Детские годы выдались голодными, когда Мишель считала за счастье впиваться в крысиную тушку. Она даже научилась не слышать писка зверька. Пока Кира не показала, как сворачивать голову, избавляя животинку от мучений.

Подростковые годы оказались борьбой за выживание. Мальчишки часто наведывались на женскую половину. Агрессивные, злобные, хмурые, они часто устраивали потасовки. Таскали за волосы девчонок, порой выдирали клочья волос. Взрослые награждали победителей ужином, поощряя такое поведение.

В пятнадцать лет Мишель поняла, почему. Она и до этого ходила на занятия, но как-то неохотно. Только чтобы забыться, отдохнуть от зловонных коридоров и обрыдлых рож мальчиков и взрослых. Она не помнила, что за день это был, зато запомнила погоду. Наверное, впервые тогда солнце проникло сквозь мутные окна.

Мишель увидела сообщение о призыве в армию. Цветастый плакат, рассказывавший о преимуществах службы в армии. Рядом красовалась бледная бумажка. Требовались бойцы для ринга, девушки и юноши. Но среди всех этих жестоких развлечений Мишель нашла и нечто обнадеживающее. Приглашение обучиться в университет. Квота была маленькой, желающих много. Конкурс — огромнейший. Зато можно было покинуть ненавистные стены уже через два года…
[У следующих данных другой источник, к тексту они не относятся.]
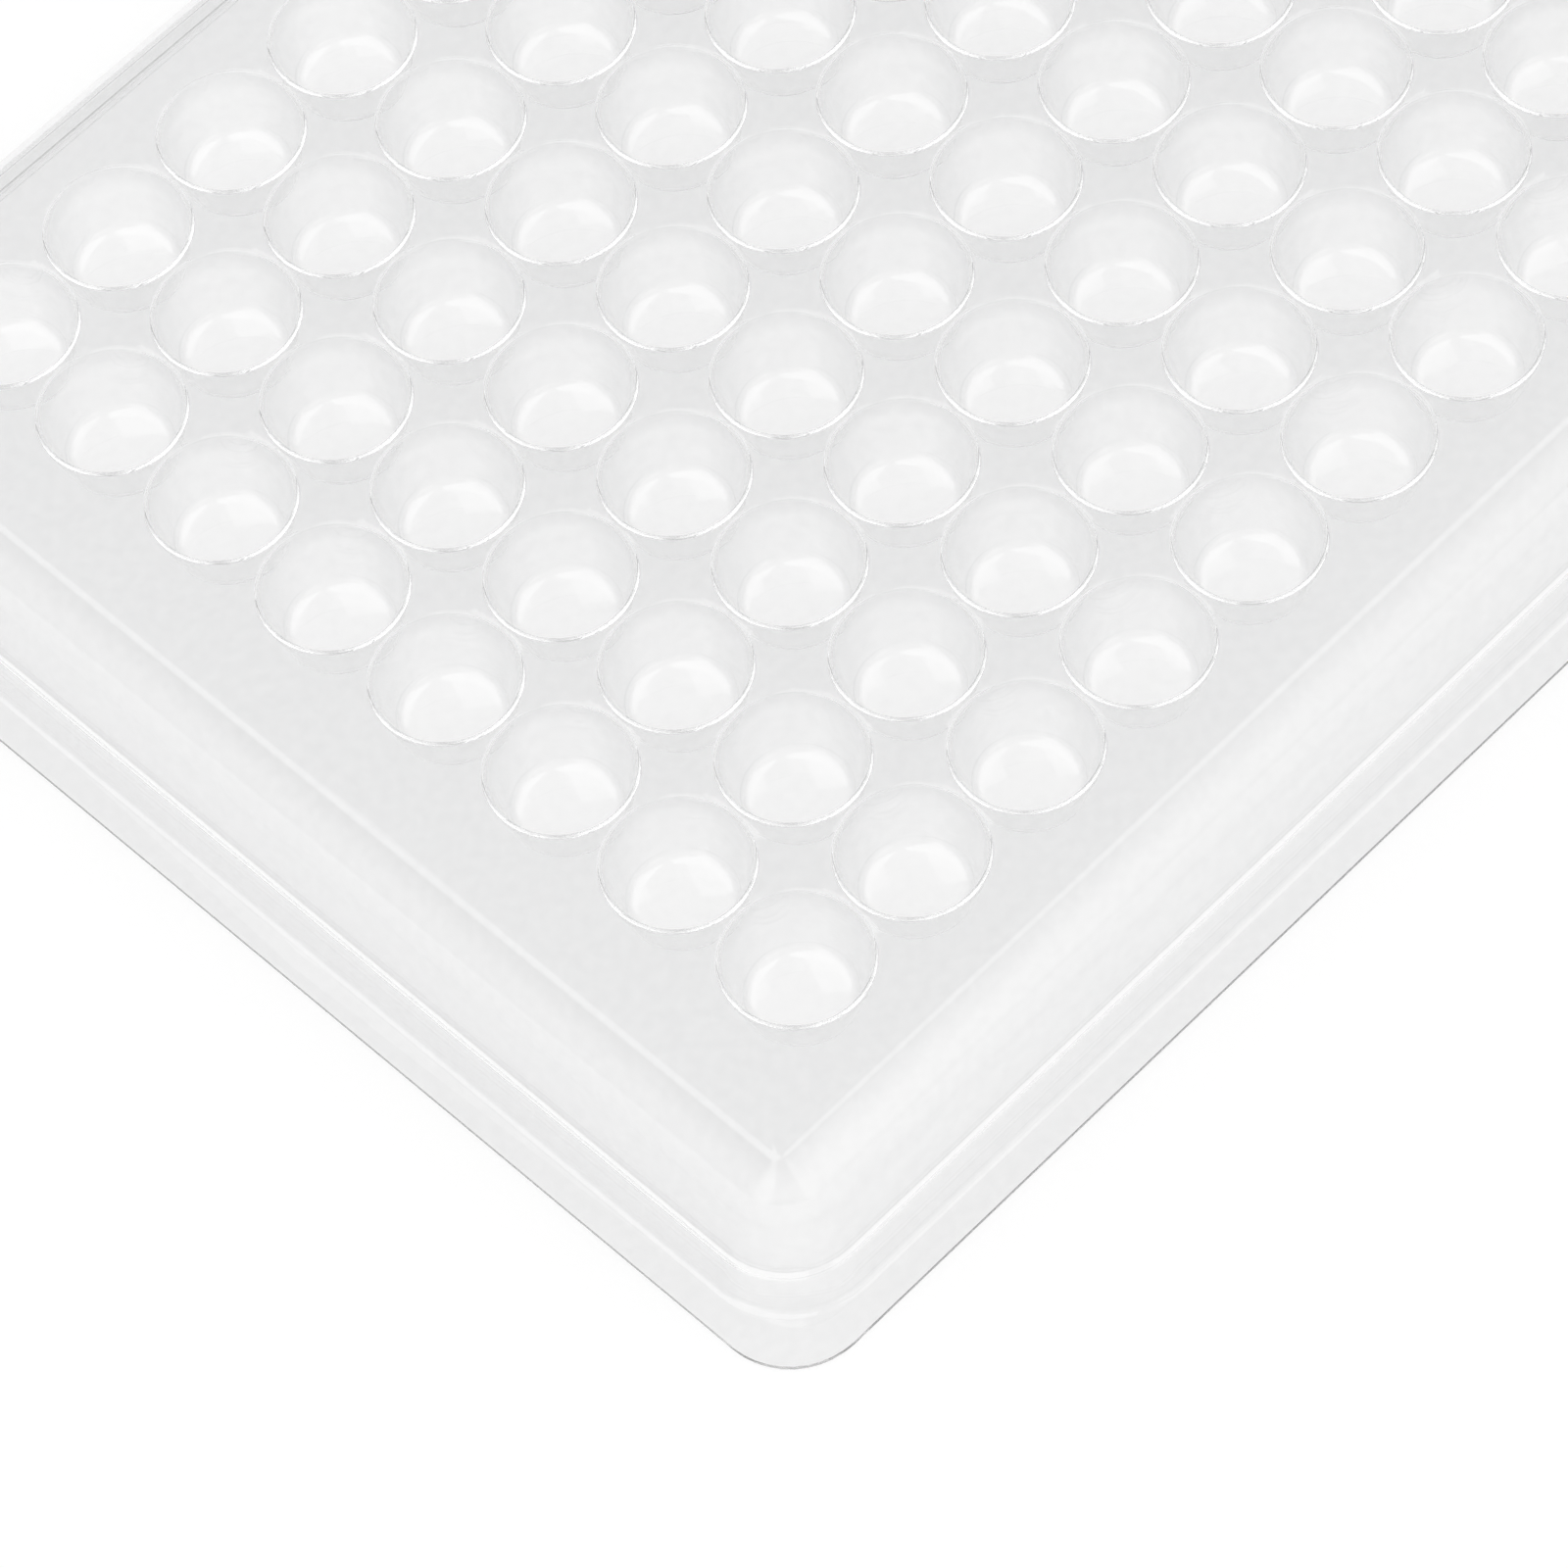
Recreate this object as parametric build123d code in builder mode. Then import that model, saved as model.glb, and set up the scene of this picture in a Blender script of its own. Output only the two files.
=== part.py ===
from build123d import *
from math import cos, radians, tan
import os

# A 96-well plate, thermoformed from one clear plastic sheet and standing on its flat flange

# The wells: a standard grid of cups drawn down from the deck, each tapering to a flat floor
columns = 12
rows = 8
pitch = 9.0
rim_radius = 4.18
well_depth = 4.25
well_taper = 16.0  # degrees, between the cup's wall and the vertical

# The sheet, and the plate's height from the flange's underside to the deck
sheet = 0.3
height = 9.6

# The deck's edge, measured from the centres of the outer wells
deck_border_x = 9.65
deck_border_y = 8.05
deck_corner = 0.5

# The skirt's folds from the deck down: how far each one stands outside the fold above it, how far below that
# fold it lies, and the radius of its corners
shoulder_run = 2.35
shoulder_drop = 2.7
shoulder_corner = 3.7
wall_run = 1.1
wall_drop = 4.3
wall_corner = 4.7
ledge_run = 0.35
ledge_drop = 0.1
ledge_corner = 4.9
foot_run = 0.8
foot_corner = 5.6

# The flat flange round the foot
flange_width = 1.95
flange_corner = 4.6


def outline(reach, corner):
    """The plate's rounded rectangle, grown by reach beyond the deck's edge."""
    length = (columns - 1) * pitch + 2 * (deck_border_x + reach)
    width = (rows - 1) * pitch + 2 * (deck_border_y + reach)
    RectangleRounded(length, width, corner)


# Each fold of the skirt as its reach, its level and its corner's radius
shoulder = (shoulder_run, height - shoulder_drop, shoulder_corner)
wall = (shoulder[0] + wall_run, shoulder[1] - wall_drop, wall_corner)
ledge = (wall[0] + ledge_run, wall[1] - ledge_drop, ledge_corner)
foot = (ledge[0] + foot_run, 0, foot_corner)
folds = [(0, height, deck_corner), shoulder, wall, ledge, foot]

# The deck and skirt: a solid block with a ruled face between each two folds, hollowed out from below
with BuildPart() as shell:
    for (reach, level, corner), (reach_above, level_above, corner_above) in zip(folds[1:], folds):
        with BuildSketch(Plane.XY.offset(level)):
            outline(reach, corner)
        with BuildSketch(Plane.XY.offset(level_above)):
            outline(reach_above, corner_above)
        loft(ruled=True)
    offset(amount=-sheet, openings=shell.faces().sort_by(Axis.Z)[0])

# A cup's inner wall from rim to floor, and the same wall on the outside of the sheet
taper = tan(radians(well_taper))
floor_radius = rim_radius - well_depth * taper
wall_across = sheet / cos(radians(well_taper))
outer_rim_radius = rim_radius + wall_across
outer_floor_radius = outer_rim_radius - (well_depth + sheet) * taper

with BuildPart() as well_plate:
    add(shell.part)

    # The flange runs out from the middle of the foot's wall
    with BuildSketch():
        outline(foot[0] + flange_width, flange_corner)
        with BuildSketch(mode=Mode.SUBTRACT):
            outline(foot[0] - sheet / 2, foot_corner - sheet / 2)
    extrude(amount=sheet)

    # The cups hang below the deck and are then opened from above
    with Locations((0, 0, height)):
        with GridLocations(pitch, pitch, columns, rows):
            Cone(
                outer_floor_radius,
                outer_rim_radius,
                well_depth + sheet,
                align=(Align.CENTER, Align.CENTER, Align.MAX),
            )
    with Locations((0, 0, height)):
        with GridLocations(pitch, pitch, columns, rows):
            Cone(
                floor_radius,
                rim_radius,
                well_depth,
                align=(Align.CENTER, Align.CENTER, Align.MAX),
                mode=Mode.SUBTRACT,
            )

well_plate.part.label = "well_plate"

os.makedirs("parts", exist_ok=True)
export_step(well_plate.part, "parts/well_plate.step")
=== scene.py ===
import bpy
import bmesh
from math import cos, pi, radians
from mathutils import Euler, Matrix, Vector


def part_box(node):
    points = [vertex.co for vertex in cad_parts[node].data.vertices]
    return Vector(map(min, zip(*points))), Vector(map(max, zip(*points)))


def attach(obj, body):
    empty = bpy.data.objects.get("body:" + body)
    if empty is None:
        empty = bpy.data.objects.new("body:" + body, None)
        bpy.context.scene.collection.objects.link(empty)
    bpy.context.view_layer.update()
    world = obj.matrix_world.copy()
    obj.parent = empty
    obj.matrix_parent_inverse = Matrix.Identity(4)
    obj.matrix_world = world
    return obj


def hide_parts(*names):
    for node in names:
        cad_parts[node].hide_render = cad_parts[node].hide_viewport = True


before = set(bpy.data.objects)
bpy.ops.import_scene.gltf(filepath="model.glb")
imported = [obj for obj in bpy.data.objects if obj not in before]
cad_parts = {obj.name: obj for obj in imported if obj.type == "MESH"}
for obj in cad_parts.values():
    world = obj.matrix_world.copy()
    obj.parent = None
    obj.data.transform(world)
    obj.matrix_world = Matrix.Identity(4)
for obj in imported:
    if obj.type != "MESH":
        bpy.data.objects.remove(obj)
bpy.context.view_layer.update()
lowest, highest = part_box("well_plate")
size = highest - lowest
middle = (lowest + highest) / 2
print("frame loaded")

# all lengths are in metres
closeEnough = 0.00001


# steps that both halves of the sheet use

def selectEdges(*places, openOnly=False):
    mesh = bmesh.from_edit_mesh(bpy.context.object.data)
    bpy.ops.mesh.select_all(action="DESELECT")
    for edge in mesh.edges:
        if openOnly and not edge.is_boundary:
            continue
        if any(all(isThere(vert.co) for vert in edge.verts) for isThere in places):
            edge.select_set(True)
    bmesh.update_edit_mesh(bpy.context.object.data)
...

— И ты планируешь выйти отсюда? Запомни, отсюда мы можем выйти, только став игрушками богатых чуваков, — хохотнула Кира.

Она уже наносила густые тени и красила глаза черной тушью. Соседка смирилась с будущим, в котором она окажется лишь пустой игрушкой в постели какого-нибудь богача. Мишель же решила во что бы то ни стало избежать такой участи.

Ее по-прежнему донимали, но она ввязывалась в драки все реже. Предпочитала давать сдачи, только если совсем зарывались. Драки отнимали немало времени. А его было в обрез.

Каждую ночь Мишель запиралась в библиотеке и учила, учила…

Ей предстояло определиться с направлением. Русский язык давался хорошо, логика и обществознание — тоже неплохо. Технические науки прошли мимо, а даты по истории часто путались в голове. Экономика и вовсе оказалась темным лесом, ибо в детском доме царил коммунизм. Каждому давали еду, пусть и отвратительного качества. И не было различий. Даже если будешь хорошо драться или учиться — лучше в тарелку не нальют. Не к чему стремиться.

Поняв сильные стороны, Мишель ударилась с головой в учебу. Уже через год она стала лучшей ученицей детского дома. Беда была в том, что детских домов по всей стране было немало.

В те же пятнадцать лет Мишель увидела чудо. Огнедышащего парня, которого постоянно задевал один из местных придурков — Саймон. В то злополучное утро Саймон стал обугленной кучкой. А огнедышащий парень рвал и метал, пока его не усыпили. Следом его увезли из приюта, и больше никто о нем не слышал.

— Поговаривают, обладающих способностями лечат и отпускают жить в нормальное общество. Их ценят, им дают неплохую работу, — сообщила последний слух Кира. — Вот бы и мне открыть в себе какую-нибудь силу…

Иногда Мишель оставалась в комнате, и они пытались придумать что-нибудь интересное. То пытались поднять в воздух предметы, то пальцем зажигать свечи. Было весело, но безрезультатно. Будущая Избранная тогда не знала, что способна красть чужую способность.

И оставалась одна учеба. Из-за которой Мишель совсем забыла о подруге. Потому как-то раз, когда пришла после ночной зубрежки, то застала Киру рыдающей в постели. На ней было длинное платье до пят, а длинные волосы были красиво собраны на затылке. И ее кто-то обидел.